The foregoing described bearings, including axial, or thrust, bearings 350, 350′, 350″, 370, and 370′, and radial bearings 180 and 230 cooperating therewith as previously described, provide a variable offset bearing assembly associated with the offset, or bit, shaft 150 and housing 121, 176′″ that allows for, or permits, axial misalignment between the longitudinal axes of the offset shaft 150 and the housing 121, 176″, as well as manages axial and radial misalignment of the radial and thrust bearings associated with the offset shaft and housing caused by any axial or radial forces exerted upon the housing and offset shaft by drill bit 500 (FIG. 70).

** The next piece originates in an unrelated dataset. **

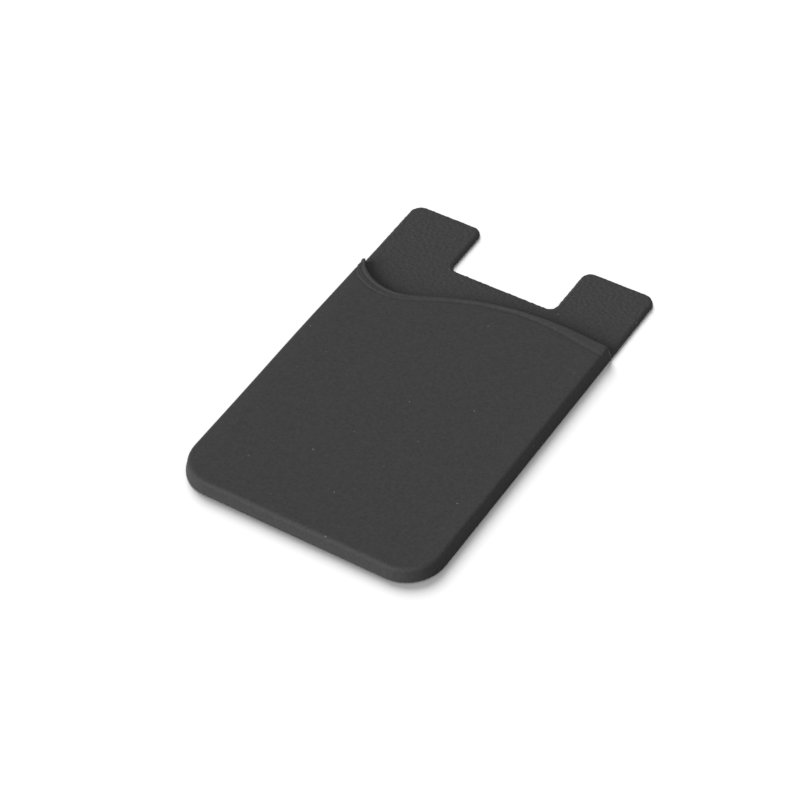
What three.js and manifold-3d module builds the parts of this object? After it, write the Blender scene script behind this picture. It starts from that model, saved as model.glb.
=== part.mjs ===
// A stick-on card holder for the back of a phone: one silicone moulding with a card pocket and two
// tabs, an adhesive pad on its back and the liner that covers the adhesive until it is used.
// Millimetres. It lies on its back, with +Z out of the front panel, +X across and +Y to the tabs.
// The origin is under the middle of the holder, on the surface that it lies on.

import * as THREE from 'three';
import { mergeVertices } from 'three/addons/utils/BufferGeometryUtils.js';
import Module from 'manifold-3d';

// The card that the pocket is made for, and the room around it
const CARD_WIDTH = 54;
const CARD_LENGTH = 85.6;
const CARD_THICKNESS = 0.76;
const CARD_SIDE_CLEARANCE = 0.3;
const CARD_FACE_CLEARANCE = 0.2;

// Walls of the silicone moulding
const SIDE_WALL = 1.2;
const BOTTOM_WALL = 1.4;
const SHEET_THICKNESS = 1;
const PANEL_THICKNESS = 0.8;

// Adhesive and liner on the back, cut to one rectangle that leaves the tabs and a margin free
const LINER_THICKNESS = 0.12;
const ADHESIVE_THICKNESS = 0.2;
const BACKING_MARGIN = 2;

// Outline of the holder
const BOTTOM_CORNER_RADIUS = 8;
const TAB_WIDTH = 16.5;
const NOTCH_DEPTH = 13;
const TAB_OUTER_RADIUS = 2.75;
const TAB_INNER_RADIUS = 2.3;
const NOTCH_RADIUS = 1.6;

// Edges: the sheet's is a quarter round, the pocket's wall leans in and ends in a round
const SHEET_EDGE_ROUND = 0.95;
const WALL_LEAN = 0.45;
const PANEL_EDGE_ROUND = 0.85;

// Mouth of the pocket, an S from a dip near the left side to a crown near the right side
const CROWN_BELOW_NOTCH = 5.3;
const CROWN_X = 17;
const DIP_DEPTH = 8.2;
const DIP_X = -17.7;
const LEFT_END_DROP = 0.7;
const RIGHT_END_DROP = 0.9;
const DIP_LEFT_HANDLE = 4.8;
const DIP_RIGHT_HANDLE = 7;
const CROWN_LEFT_HANDLE = 22;
const CROWN_RIGHT_HANDLE = 4;
const LEFT_END_HANDLE = new THREE.Vector2(2.2, -4.4);

// Raised lip along the mouth
const LIP_WIDTH = 1.1;
const LIP_HEIGHT = 0.25;
const LIP_EDGE_ROUND = 0.3;

const CORNER_STEPS = 8;
const ROUND_STEPS = 4;
const MOUTH_STEPS = 14;

// Overall sizes and levels that follow from them
const width = CARD_WIDTH + 2 * (CARD_SIDE_CLEARANCE + SIDE_WALL);
const length = CARD_LENGTH + BOTTOM_WALL;
const right = width / 2;
const top = length / 2;
const bottom = -top;
const notchRight = right - TAB_WIDTH;
const notchFloor = top - NOTCH_DEPTH;
const adhesiveBase = LINER_THICKNESS;
const sheetBase = adhesiveBase + ADHESIVE_THICKNESS;
const sheetTop = sheetBase + SHEET_THICKNESS;
const slotTop = sheetTop + CARD_THICKNESS + CARD_FACE_CLEARANCE;
const panelTop = slotTop + PANEL_THICKNESS;
const lipTop = panelTop + LIP_HEIGHT;
const crownY = notchFloor - CROWN_BELOW_NOTCH;
const dipY = crownY - DIP_DEPTH;

const wasm = await Module();
wasm.setup();

// Closed geometry to solid and back
function toSolid(geometry) {
  const bare = geometry.clone();
  bare.deleteAttribute('normal');
  bare.deleteAttribute('uv');
  const merged = mergeVertices(bare, 1e-5);
  return new wasm.Manifold(new wasm.Mesh({
    numProp: 3,
    vertProperties: new Float32Array(merged.attributes.position.array),
    triVerts: new Uint32Array(merged.index.array),
  }));
}

function toGeometry(solid) {
  const { numProp, vertProperties, triVerts } = solid.getMesh();
  const positions = new Float32Array((vertProperties.length / numProp) * 3);
  for (let i = 0; i < positions.length / 3; i += 1) {
    positions.set(vertProperties.subarray(i * numProp, i * numProp + 3), 3 * i);
  }
  const geometry = new THREE.BufferGeometry();
  geometry.setAttribute('position', new THREE.BufferAttribute(positions, 3));
  geometry.setIndex(new THREE.BufferAttribute(new Uint32Array(triVerts), 1));
  geometry.computeVertexNormals();
  return geometry;
}

// One corner of an outline as an arc that touches both of its sides. A positive radius is an
// outside corner, and an inset makes it tighter; an inside corner grows by the same inset.
function cornerArc(before, corner, after, radius) {
  const toBefore = before.clone().sub(corner).normalize();
  const toAfter = after.clone().sub(corner).normalize();
  const halfAngle = Math.acos(toBefore.dot(toAfter)) / 2;
  const inward = toBefore.clone().add(toAfter).normalize();
  const centre = corner.clone().addScaledVector(inward, radius / Math.sin(halfAngle));
  const reach = radius / Math.tan(halfAngle);
  const start = corner.clone().addScaledVector(toBefore, reach).sub(centre);
  const end = corner.clone().addScaledVector(toAfter, reach).sub(centre);
  const turn = Math.atan2(start.cross(end), start.dot(end));
  return Array.from({ length: CORNER_STEPS + 1 }, (_, i) => (
    start.clone().rotateAround(new THREE.Vector2(), (turn * i) / CORNER_STEPS).add(centre)
  ));
}

function roundedOutline(corners) {
  const points = corners.map(({ x, y }) => new THREE.Vector2(x, y));
  const at = (i) => points[(i + points.length) % points.length];
  return corners.flatMap(({ radius }, i) => (
    cornerArc(at(i - 1), at(i), at(i + 1), Math.max(radius, 0.05))
  ));
}

// Outline of the back sheet with its two tabs, moved in by inset all round
function sheetOutline(inset) {
  const sideX = right - inset;
  const notchX = notchRight + inset;
  const outside = (radius) => radius - inset;
  const half = [
    { x: sideX, y: bottom + inset, radius: outside(BOTTOM_CORNER_RADIUS) },
    { x: sideX, y: top - inset, radius: outside(TAB_OUTER_RADIUS) },
    { x: notchX, y: top - inset, radius: outside(TAB_INNER_RADIUS) },
    { x: notchX, y: notchFloor - inset, radius: NOTCH_RADIUS + inset },
  ];
  const mirrored = half.map((corner) => ({ ...corner, x: -corner.x })).reverse();
  return roundedOutline([...half, ...mirrored]);
}

// Outline of the pocket before its mouth is cut: both sides, the bottom end and a plain top edge
function pocketOutline(inset) {
  const sideX = right - inset;
  const radius = BOTTOM_CORNER_RADIUS - inset;
  return roundedOutline([
    { x: -sideX, y: bottom + inset, radius },
    { x: sideX, y: bottom + inset, radius },
    { x: sideX, y: notchFloor, radius: 0 },
    { x: -sideX, y: notchFloor, radius: 0 },
  ]);
}

// A side that leans in by lean and ends in a quarter round, as insets and heights from the base up
function sideProfile(base, height, lean, round, roundHeight) {
  const straight = height - roundHeight;
  const rounded = Array.from({ length: ROUND_STEPS + 1 }, (_, i) => {
    const angle = (Math.PI / 2) * (i / ROUND_STEPS);
    return {
      inset: lean + round * (1 - Math.cos(angle)),
      z: base + straight + roundHeight * Math.sin(angle),
    };
  });
  return straight > 0 ? [{ inset: 0, z: base }, ...rounded] : rounded;
}

// Closed solid through one outline at each level, flat underneath and on top
function stackedOutlines(outlineAt, levels) {
  const rings = levels.map(({ inset }) => outlineAt(inset));
  const count = rings[0].length;
  const positions = rings.flatMap((ring, level) => (
    ring.flatMap(({ x, y }) => [x, y, levels[level].z])
  ));
  const index = [];
  for (let level = 0; level + 1 < rings.length; level += 1) {
    for (let i = 0; i < count; i += 1) {
      const a = level * count + i;
      const b = level * count + ((i + 1) % count);
      index.push(a, b, b + count, a, b + count, a + count);
    }
  }
  const lastRing = (rings.length - 1) * count;
  for (const [a, b, c] of THREE.ShapeUtils.triangulateShape(rings[0], [])) {
    index.push(a, c, b);
  }
  for (const [a, b, c] of THREE.ShapeUtils.triangulateShape(rings[rings.length - 1], [])) {
    index.push(lastRing + a, lastRing + b, lastRing + c);
  }
  const geometry = new THREE.BufferGeometry();
  geometry.setAttribute('position', new THREE.Float32BufferAttribute(positions, 3));
  geometry.setIndex(index);
  return geometry;
}

function prism(points, base, height) {
  const geometry = new THREE.ExtrudeGeometry(new THREE.Shape(points), {
    depth: height,
    bevelEnabled: false,
  });
  return geometry.translate(0, 0, base);
}

// The mouth's line from the left side to the right side, as three curves that are level where they
// meet at the dip and at the crown
function mouthLine() {
  const leftEnd = new THREE.Vector2(-right, crownY - LEFT_END_DROP);
  const rightEnd = new THREE.Vector2(right, crownY - RIGHT_END_DROP);
  const dip = new THREE.Vector2(DIP_X, dipY);
  const crown = new THREE.Vector2(CROWN_X, crownY);
  const beside = (point, dx) => new THREE.Vector2(point.x + dx, point.y);
  const curves = [
    new THREE.CubicBezierCurve(
      leftEnd, leftEnd.clone().add(LEFT_END_HANDLE), beside(dip, -DIP_LEFT_HANDLE), dip,
    ),
    new THREE.CubicBezierCurve(
      dip, beside(dip, DIP_RIGHT_HANDLE), beside(crown, -CROWN_LEFT_HANDLE), crown,
    ),
    new THREE.QuadraticBezierCurve(crown, beside(crown, CROWN_RIGHT_HANDLE), rightEnd),
  ];
  return curves.flatMap((curve, i) => curve.getPoints(MOUTH_STEPS).slice(i === 0 ? 0 : 1));
}

// The same line moved by distance square to itself, towards the bottom end
function besideMouth(line, distance) {
  return line.map((point, i) => {
    const before = line[Math.max(i - 1, 0)];
    const after = line[Math.min(i + 1, line.length - 1)];
    const along = after.clone().sub(before).normalize();
    return new THREE.Vector2(point.x + along.y * distance, point.y - along.x * distance);
  });
}

// All that lies past the mouth's line, from below the holder to above it
function beyondMouth(line) {
  const spare = 5;
  const first = line[0];
  const last = line[line.length - 1];
  const around = [
    new THREE.Vector2(last.x + spare, last.y),
    new THREE.Vector2(last.x + spare, top + spare),
    new THREE.Vector2(first.x - spare, top + spare),
    new THREE.Vector2(first.x - spare, first.y),
  ];
  return prism([...line, ...around], -spare, lipTop + 2 * spare);
}

// The lip stands on the panel and round both side walls, as wide as the band beside the mouth. It is
// the pocket's own form grown by the lip's height, cut to that band, with a round towards the panel.
function lip(line) {
  const backwards = [...line].reverse();
  const band = (inset) => [...besideMouth(line, LIP_WIDTH - inset), ...backwards];
  const rounded = Array.from({ length: ROUND_STEPS + 1 }, (_, i) => {
    const angle = (Math.PI / 2) * (i / ROUND_STEPS);
    return {
      inset: LIP_EDGE_ROUND * (1 - Math.cos(angle)),
      z: panelTop + LIP_HEIGHT * Math.sin(angle),
    };
  });
  const bandSolid = toSolid(stackedOutlines(band, [{ inset: 0, z: sheetBase }, ...rounded]));
  const grown = toSolid(stackedOutlines(pocketOutline, sideProfile(
    sheetBase, lipTop - sheetBase, WALL_LEAN - LIP_HEIGHT, PANEL_EDGE_ROUND, PANEL_EDGE_ROUND,
  )));
  return grown.intersect(bandSolid);
}

function siliconePocket() {
  const line = mouthLine();
  const sheet = toSolid(stackedOutlines(
    sheetOutline,
    sideProfile(sheetBase, SHEET_THICKNESS, 0, SHEET_EDGE_ROUND, SHEET_THICKNESS),
  ));
  const loaf = toSolid(stackedOutlines(pocketOutline, sideProfile(
    sheetBase, panelTop - sheetBase, WALL_LEAN, PANEL_EDGE_ROUND, PANEL_EDGE_ROUND,
  )));
  const slotRight = right - SIDE_WALL;
  const slotCorner = BOTTOM_CORNER_RADIUS - SIDE_WALL;
  const slot = toSolid(prism(roundedOutline([
    { x: -slotRight, y: bottom + BOTTOM_WALL, radius: slotCorner },
    { x: slotRight, y: bottom + BOTTOM_WALL, radius: slotCorner },
    { x: slotRight, y: top, radius: 0 },
    { x: -slotRight, y: top, radius: 0 },
  ]), sheetTop, slotTop - sheetTop));
  const pocket = loaf.add(lip(line)).subtract(toSolid(beyondMouth(line)));
  return toGeometry(sheet.add(pocket).subtract(slot));
}

// Adhesive and liner are cut to one outline, its corners concentric with the holder's
function backingLayer(base, thickness) {
  const sideX = right - BACKING_MARGIN;
  const radius = BOTTOM_CORNER_RADIUS - BACKING_MARGIN;
  const outline = roundedOutline([
    { x: -sideX, y: bottom + BACKING_MARGIN, radius },
    { x: sideX, y: bottom + BACKING_MARGIN, radius },
    { x: sideX, y: notchFloor - BACKING_MARGIN, radius },
    { x: -sideX, y: notchFloor - BACKING_MARGIN, radius },
  ]);
  return prism(outline, base, thickness);
}

function piece(name, geometry, color, roughness, metalness) {
  const material = new THREE.MeshStandardMaterial({ color, roughness, metalness });
  const mesh = new THREE.Mesh(geometry, material);
  mesh.name = name;
  return mesh;
}

const cardHolder = new THREE.Group();
cardHolder.add(piece('silicone_pocket', siliconePocket(), 0x414141, 0.75, 0));
cardHolder.add(piece(
  'adhesive_pad', backingLayer(adhesiveBase, ADHESIVE_THICKNESS), 0xd9d9d4, 0.5, 0,
));
cardHolder.add(piece('release_liner', backingLayer(0, LINER_THICKNESS), 0xf1efe8, 0.4, 0));

export default cardHolder;
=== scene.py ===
# A stick-on card holder of dark grey silicone, lying on its back as it is when new.
# Lengths are written in millimetres and turned into metres where a mesh is made.

import bmesh
import bpy
import numpy as np
from mathutils import Matrix, Vector


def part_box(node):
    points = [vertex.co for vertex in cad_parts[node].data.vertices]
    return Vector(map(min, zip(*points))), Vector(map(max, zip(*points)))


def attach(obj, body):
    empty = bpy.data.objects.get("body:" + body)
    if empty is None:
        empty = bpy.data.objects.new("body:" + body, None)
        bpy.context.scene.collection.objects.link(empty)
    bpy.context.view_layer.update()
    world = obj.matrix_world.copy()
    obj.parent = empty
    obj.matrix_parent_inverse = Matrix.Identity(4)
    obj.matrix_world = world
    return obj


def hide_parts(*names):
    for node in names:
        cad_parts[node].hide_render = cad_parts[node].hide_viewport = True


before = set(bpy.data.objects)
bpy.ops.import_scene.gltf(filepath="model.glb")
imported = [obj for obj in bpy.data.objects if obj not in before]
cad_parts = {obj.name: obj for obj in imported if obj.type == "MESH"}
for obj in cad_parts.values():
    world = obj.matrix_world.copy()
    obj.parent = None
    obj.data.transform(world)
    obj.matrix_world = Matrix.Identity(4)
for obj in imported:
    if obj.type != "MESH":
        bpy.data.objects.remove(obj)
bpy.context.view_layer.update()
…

The drilling systems 100 illustrated in FIGS. 69 and 70 are shown with a biasing mechanism 160 which utilizes only one eccentric cylinder 221″ as offset mechanism 200. If desired, two eccentric cylinders 201, 221, or 201, 221′, as previously described could be utilized as offset mechanism 200′. Similarly, the drilling systems 100 of FIGS. 69 and 70 could be provided with toolface controllers 300, offset mechanism controllers 250 and/or actuator 251, whereby the drilling systems of FIGS. 69 and 70 may be operated in directional drilling operations with the toolface angle 301 and axis tilt, or angular offset, of the drill bit associated with bit shaft 150 being continuously, and/or selectively varied during such drilling operations without removal of housing 121 from the borehole.
With reference to the mud motor, or drilling system, 100 of FIGS. 2 and 59, it should be noted that although a variable axis tilt, a, or axis offset, e, may be obtained with this drilling system during drilling operations without removal of housing 121 from the borehole, it has a fixed toolface, or toolface angle. This drilling system 100 of FIGS. 2 and 59 could be provided with a toolface controller 300 which could rotate the offset mechanism 200 of FIGS. 2 and 59, as by rotating ramp member 270 of offset mechanism 200 of FIGS. 2 and 59. Alternatively, if desired, the drilling system 100 of FIGS. 2 and 59 could provide for a fixed axis tilt, a, or axis offset, e, and through use of a toolface controller 300 (not shown) could be provided with a variable toolface angle 301.
Similarly, with reference to the mud motor, or drilling system, 100 of FIGS. 55 and 56, this drilling system 100 has a variable axis tilt, or axis offset, which can be varied during drilling operations without removal of housing 121 from the borehole, but it has a fixed, non-variable toolface, or toolface angle. By providing a toolface controller 300 in combination with the offset mechanism 200 and offset mechanism controller 250 of FIGS. 55 and 56, the drilling system 100 of FIGS. 55 and 56 could also be provided with a variable toolface, or toolface angle 301 during drilling operations.
The offset mechanism 200 of FIGS. 57 and 58 could similarly be utilized in a drilling system to provide a variable toolface angle 301, by providing a toolface controller 300 (not shown) that could provide for rotation of the at least one mating support member 280 shown in FIG. 57, wherein two mating support members 280 are illustrated.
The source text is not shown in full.